Mais il y a aussi Navalny, le chouchou des médias occidentaux qui le dépeignent en démocrate opposé à Poutine. Figure de proue de la contestation de 2011-2012, il cherche à doubler Poutine sur le terrain xénophobe. Il est un des initiateurs de la « marche russe », ce défilé nationaliste censé remplacer la célébration de la Révolution de 1917. Candidat à la mairie de Moscou en septembre, Navalny a insisté, comme le candidat du parti dit communiste, sur la lutte contre l'immigration. Cela n'a pas empêché certains, à gauche, de soutenir le Parti communiste de la fédération de Russie ou Navalny, qui a lancé une pétition réclamant des visas pour les migrants !

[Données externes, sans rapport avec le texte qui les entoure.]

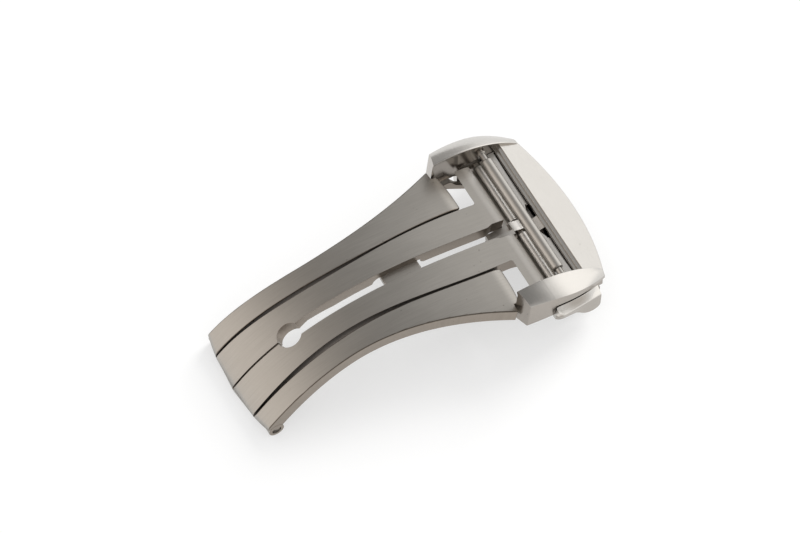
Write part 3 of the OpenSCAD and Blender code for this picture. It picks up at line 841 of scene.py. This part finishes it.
def makeCoil(name, node, body, turns):
    s = barLook
    low, high = boxOf(node)
    centre = (low + high) / 2
    wire, count = s["wire"], turns * s["turnSteps"]
    rings = []
    for i in range(count + 1):
        angle = 2 * math.pi * i / s["turnSteps"]
        y = low.y + wire + (high.y - low.y - 2 * wire) * i / count
        out = Vector((math.cos(angle), 0, math.sin(angle)))
        spot = Vector((centre.x, y, centre.z)) + out * (s["coil"] - wire)
        rings.append([spot + wire * (out * math.cos(a) + Vector((0, 1, 0)) * math.sin(a))
                      for a in span(0, 2 * math.pi * (1 - 1 / s["wireSides"]), s["wireSides"] - 1)])
    coil = loftRings(name, rings)
    return settle(coil, body, springSteel, "spring_steel", node, smooth=60)


def makePin(name, node, body):
    low, high = boxOf(node)
    centre = (low + high) / 2
    radius, chamfer, dome = (high.x - low.x) / 2, barLook["chamfer"], barLook["pinDome"]
    pin = turnedProfile(name, centre, [(low.y, radius - dome), (low.y + chamfer, radius),
                                       (high.y - chamfer, radius), (high.y, radius - dome)])
    return settle(pin, body, pinSteel, "pin_steel", node)


for bar, body in (("strap", "head"), ("tail", "outer")):
    makeTube(bar + "BarTube", bar + "_bar_tube", body)
    makeCoil(bar + "BarSpring", bar + "_bar_spring", body, barLook["turns"])
    for side in ("near", "far"):
        makeTip(bar + "Tip" + side.title(), f"{bar}_tip_{side}", f"{bar}_tip_{side[0]}")
for side in ("near", "far"):
    makeCoil("buttonSpring" + side.title(), "button_spring_" + side, "head", barLook["buttonTurns"])
makePin("endHingePin", "end_hinge_pin", "outer")
makePin("headHingePin", "head_hinge_pin", "inner")
print("bars, springs and pins made")


# push buttons

buttonShape = {
    "startX": -1.75, "length": 5.75, "inner": 10.6, "side": 11.147, "taper": -0.162, "out": 0.89,
    "top": 1.2, "topFall": -0.208, "ridge": 0.193, "ridgeFall": -0.195, "gap": 0.3, "rise": 0.14,
    "tail": 0.35, "lip": 0.13, "under": 0.14, "steps": 48,
    "lowEdge": ((-1.9, -0.35), (-1.33, -0.47), (0.54, -1.18), (0.98, -1.63), (1.4, -2.2), (1.8, -2.65),
                (2.4, -3.1), (3.0, -3.35), (3.5, -3.38), (3.8, -3.25), (4.0, -2.95)),
}


def alongLine(x, line):
    # height of a line of points at x
    for (x0, z0), (x1, z1) in zip(line, line[1:]):
        if x < x1:
            return z0 + (z1 - z0) * max(0, (x - x0) / (x1 - x0))
    return line[-1][1]


def buttonRing(t):
    # a straight facet under the ear, a thin lip, and a lower face that hangs as a lobe
    s = buttonShape
    x = s["startX"] + s["length"] * t
    rise = math.sqrt(1 - (1 - min(1, (t + 0.02) / s["rise"])) ** 2)
    line = s["side"] + s["taper"] * x
    side = max(line, earSide(x) - 0.06)
    ridge = max(line + s["out"] * rise, side + 0.1)
    top = min(s["top"] + s["topFall"] * x, wallFoot(x) - s["gap"])
    ridgeLow = top - (top - s["ridge"] - s["ridgeFall"] * x) * rise
    low = min(alongLine(x, s["lowEdge"]), ridgeLow - 0.4)
    lip, under = s["lip"], ridge - s["under"]
    points = [(s["inner"], low), (under - 0.15, low), (under - 0.04, low + 0.04), (under, low + 0.15),
              ((under + ridge) / 2, (low + ridgeLow) / 2), (ridge - 0.02, ridgeLow - 1.5 * lip),
              (ridge - 0.08 * lip, ridgeLow - 0.8 * lip), (ridge - 0.35 * lip, ridgeLow - 0.3 * lip),
              (ridge - lip, ridgeLow + 0.35 * lip)]
    points += [(ridge - lip + (side - ridge + lip) * k, ridgeLow + (top - ridgeLow) * k) for k in (0.3, 0.6)]
    points += [(side, top), (s["inner"], top - 0.7)]
    tail = s["tail"] * max(0, 1 - t / s["rise"])
    return [headPin + Vector((x - (tail if z < ridgeLow - lip else 0), y, z)) for y, z in points]


def makeButtons():
    far = loftRings("buttonFar", [buttonRing(t) for t in span(0, 1, buttonShape["steps"])])
    roundEdges(far, 0.06, 2, 60)
    near = mirrored(far, "buttonNear")
    settle(far, "pusher_f", headSteel, "head_steel", "button_far", smooth=22)
    settle(near, "pusher_n", headSteel, "head_steel", "button_near", smooth=22)


makeButtons()
print("buttons made")


# hidden works: copies of the plain solids with softened edges


def copyOf(node, name):
    source = frame["nodes"][node]
    onlyThis(source)
    bpy.ops.object.duplicate()
    copy = newPiece(name)
    for key in list(copy.keys()):
        del copy[key]
    copy.parent = None
    copy.data.transform(Matrix.Scale(metre, 4))
    inEdit(copy, lambda: bpy.ops.mesh.remove_doubles(threshold=0.0005),
           lambda: bpy.ops.mesh.dissolve_limited(angle_limit=math.radians(1)))
    return copy


def softCopy(node, name, body, material, slotName, width):
    copy = roundEdges(copyOf(node, name), width, 2, 40)
    return settle(copy, body, material, slotName, node)


housingLook = {
    "groove": (1.98, 2.2), "grooveLow": 0.95, "holes": ((-3.2, -1.9), (-0.2, 1.7)), "holeLow": 0.2,
    "rib": (1.25, 2.02), "ribTop": 1.5, "ribLow": 0.5, "ribEnd": 9.1, "ribThin": 1.78, "ribPoint": 1.6,
    "block": (-1.9, -0.2), "tongue": (-4.1, -0.95), "tongueHalf": 0.96, "tongueWall": 0.36,
    "tongueTip": -3.1, "tongueLow": -0.7, "tongueFloor": 0.15, "tongueTop": 1.25,
}


def makeHousing():
    # the guide ribs and dark gaps beside the strap bar, and the tongue's open pocket
    s = housingLook
    housing = copyOf("latch_housing", "latchHousing")

    def part(name, xs, ys, zs):
        return boxAt(name, *(headPin + Vector(corner) for corner in zip(xs, ys, zs)))

    for low, high in s["holes"]:
        cutBy(housing, part("hole", (s["rib"][0] - 0.1, s["groove"][1]), (low, high), (s["holeLow"], 3)))
    for low, high in ((-s["ribEnd"], s["block"][0]), (s["block"][1], s["ribEnd"])):
        cutBy(housing, part("groove", s["groove"], (low, high), (s["grooveLow"], 3)))
    cutBy(housing, part("pocket", s["tongue"], (-s["tongueWall"], 1), (s["tongueFloor"] - 0.05, 3)))
    pieces = [housing]
    for end, hole in ((-s["ribEnd"], s["holes"][0][0]), (s["ribEnd"], s["holes"][1][1])):
        tip = hole - math.copysign(s["ribPoint"], end)
        outline = [(s["rib"][0], end), (s["rib"][1], end), (s["ribThin"], hole), (s["rib"][0], tip)]
        pieces.append(flatPlate("rib", [(headPin.x + x, y) for x, y in outline],
                                headPin.z + s["ribTop"], headPin.z + s["ribLow"]))
    tip, back, top, half = s["tongueTip"], s["tongue"][1], s["tongueTop"], s["tongueHalf"]
    pieces.append(part("tongueBase", (tip - 0.5, back), (-half, half), (s["tongueLow"], s["tongueFloor"])))
    side = [(tip - 0.8, s["tongueLow"]), (tip - 0.5, top - 0.65), (tip, top), (back + 0.1, top - 0.1),
            (back + 0.1, s["tongueLow"])]
    pieces.append(sidePlate("tongueSide", [(headPin.x + x, headPin.z + z) for x, z in side],
                            -half, -s["tongueWall"]))
    housing = joined("latchHousing", *pieces)
    roundEdges(housing, 0.05, 2, 40)
    return settle(housing, "head", bladeSteel, "blade_steel", "latch_housing")


softCopy("catch_plate", "catchPlate", "outer", bladeSteel, "blade_steel", 0.05)
makeHousing()
softCopy("housing_screws", "housingScrews", "head", pinSteel, "pin_steel", 0.04)
softCopy("latch_hook_near", "latchHookNear", "pusher_n", bladeSteel, "blade_steel", 0.04)
softCopy("latch_hook_far", "latchHookFar", "pusher_f", bladeSteel, "blade_steel", 0.04)
print("latch made")


# floor, light and camera

studio = {
    "azimuth": -29.66, "elevation": 60, "distance": 0.8, "pixelsPerMetre": 9086, "imageWidth": 800,
    "imageHeight": 533, "originPixel": (403.8, 308.6), "sensor": 36,
    "floorSize": 3, "floorColour": (0.72, 0.72, 0.72), "floorSeen": (0.96, 0.96, 0.96), "floorLift": 0.55,
    "lampPlace": (0.55, 0.2, 0.4), "lampSize": 0.35, "lampPower": 3.4, "lampColour": (1, 0.99, 0.97),
}


def aimCamera():
    s = studio
    a, e = math.radians(s["azimuth"]), math.radians(s["elevation"])
    back = Vector((math.sin(a) * math.cos(e), -math.cos(a) * math.cos(e), math.sin(e)))
    right = Vector((math.cos(a), math.sin(a), 0))
    up = back.cross(right)
    target = right * (s["imageWidth"] / 2 - s["originPixel"][0]) / s["pixelsPerMetre"]
    target += up * (s["originPixel"][1] - s["imageHeight"] / 2) / s["pixelsPerMetre"]
    place = target + back * s["distance"]
    bpy.ops.object.camera_add(location=place)
    camera = bpy.context.object
    camera.matrix_world = Matrix((
        (right.x, up.x, back.x, place.x), (right.y, up.y, back.y, place.y),
        (right.z, up.z, back.z, place.z), (0, 0, 0, 1)))
    camera.data.sensor_width = s["sensor"]
    camera.data.lens = s["sensor"] * s["distance"] * s["pixelsPerMetre"] / s["imageWidth"]
    camera.data.clip_end = 10
    bpy.context.scene.camera = camera


def makeFloor():
    # the camera and reflections see it paler than the light does, so that its shadow stays soft
    bpy.ops.mesh.primitive_plane_add(size=studio["floorSize"], location=(0, 0, 0))
    floor = newPiece("floor")
    material = bpy.data.materials.new("paleFloor")
    material.use_nodes = True
    graph = Graph(material.node_tree)
    seen = graph.node("ShaderNodeLightPath", output="Is Camera Ray").math(
        "MAXIMUM", graph.node("ShaderNodeLightPath", output="Is Glossy Ray"))
    shader = graph.node("ShaderNodeBsdfPrincipled", {}, {
        "Base Color": graph.mix(seen, studio["floorColour"], studio["floorSeen"]),
        "Roughness": 0.9, "Specular IOR Level": 0.1})
    white = graph.node("ShaderNodeEmission", {}, {"Color": (1, 1, 1), "Strength": 1.0})
    surface = graph.node("ShaderNodeMixShader", {}, {0: seen * studio["floorLift"], 1: shader, 2: white})
    graph.node("ShaderNodeOutputMaterial", {}, {"Surface": surface})
    floor.data.materials.append(material)


# what polished metal sees from left to right, behind and before it, and the bright wall in front
air = {
    "behind": ((0.0, 0.8, "warm"), (0.1, 0.75, "warm"), (0.2, 0.6, "warm"), (0.29, 0.4, "warm"),
               (0.4, 0.25, "warm"), (0.57, 0.235, "plain"), (0.68, 0.28, "plain"), (0.75, 0.39, "plain"),
               (0.81, 0.68, "plain"), (0.87, 0.86, "plain"), (1.0, 0.84, "plain")),
    "before": ((0.0, 0.7, "warm"), (0.25, 0.4, "warm"), (0.45, 0.16, "plain"), (0.67, 0.16, "plain"),
               (0.74, 0.3, "plain"), (0.79, 0.64, "plain"), (0.85, 1.0, "plain"), (1.0, 0.95, "plain")),
    "front": ((0.0, 0.8, "plain"), (0.03, 0.68, "plain"), (0.07, 0.4, "plain"), (0.2, 0.05, "plain"),
              (1.0, 0.0, "plain")),
    "turn": (0.45, 0.68), "warm": (1, 0.93, 0.865), "plain": (1, 0.985, 0.965), "strength": 1.63,
    "light": 0.8,
}


def makeWorld():
    world = bpy.data.worlds.new("studioAir")
    bpy.context.scene.world = world
    world.use_nodes = True
    graph = Graph(world.node_tree)
    direction = graph.node("ShaderNodeTexCoord", output="Generated")
    across, depth = (graph.part(direction, axis) * 0.5 + 0.5 for axis in "XY")

    def ramp(name, along):
        stops = [(place, [level * c for c in air[tint]]) for place, level, tint in air[name]]
        return graph.ramp(stops, along)

    low, high = air["turn"]
    turn = graph.node("ShaderNodeMapRange", {"interpolation_type": "SMOOTHSTEP"},
                      {"Value": depth, "From Min": low, "From Max": high})
    around = graph.mix(turn, ramp("before", across), ramp("behind", across))
    seen = graph.mix(1.0, around, ramp("front", depth), "LIGHTEN")
    isCamera = graph.node("ShaderNodeLightPath", output="Is Camera Ray")
    isGlossy = graph.node("ShaderNodeLightPath", output="Is Glossy Ray")
    level = air["light"]
    soft = graph.node("ShaderNodeBackground", {}, {"Color": (level, level, level), "Strength": 1.0})
    metal = graph.node("ShaderNodeBackground", {}, {"Color": seen, "Strength": air["strength"]})
    white = graph.node("ShaderNodeBackground", {}, {"Color": (1, 1, 1), "Strength": 1.0})
    lit = graph.node("ShaderNodeMixShader", {}, {0: isGlossy, 1: soft, 2: metal})
    shown = graph.node("ShaderNodeMixShader", {}, {0: isCamera, 1: lit, 2: white})
    graph.node("ShaderNodeOutputWorld", {}, {"Surface": shown})


def addLamp():
    s = studio
    bpy.ops.object.light_add(type="AREA", location=s["lampPlace"])
    lamp = bpy.context.object
    lamp.name = "keyLamp"
    lamp.rotation_euler = Vector(s["lampPlace"]).to_track_quat("Z", "Y").to_euler()
    lamp.data.size = s["lampSize"]
    lamp.data.energy = s["lampPower"]
    lamp.data.color = s["lampColour"]
    lamp.visible_glossy = False  # polished steel reflects the studio's air instead


aimCamera()
makeFloor()
makeWorld()
addLamp()
bpy.context.scene.view_settings.view_transform = "Standard"
print("studio ready")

Prenant ses députés à contre-pied, Poutine vient de rejeter l'idée de tels visas, rappelant que, vu le niveau de corruption de l'administration, ce serait de toute façon inefficace. Mais la vraie raison de sa prise de position, c'est que l'économie russe ne saurait se passer de la main-d'oeuvre de ces millions de migrants. Et puis, instaurer des visas contrarierait les efforts que déploie le Kremlin pour fédérer en une union douanière autour de la Russie le plus possible d'États issus de l'URSS. Vu la tangente prise par l'Ukraine en direction de l'Union européenne malgré les pressions de Moscou, c'est bien la dernière chose que souhaitent Poutine et les privilégiés russes.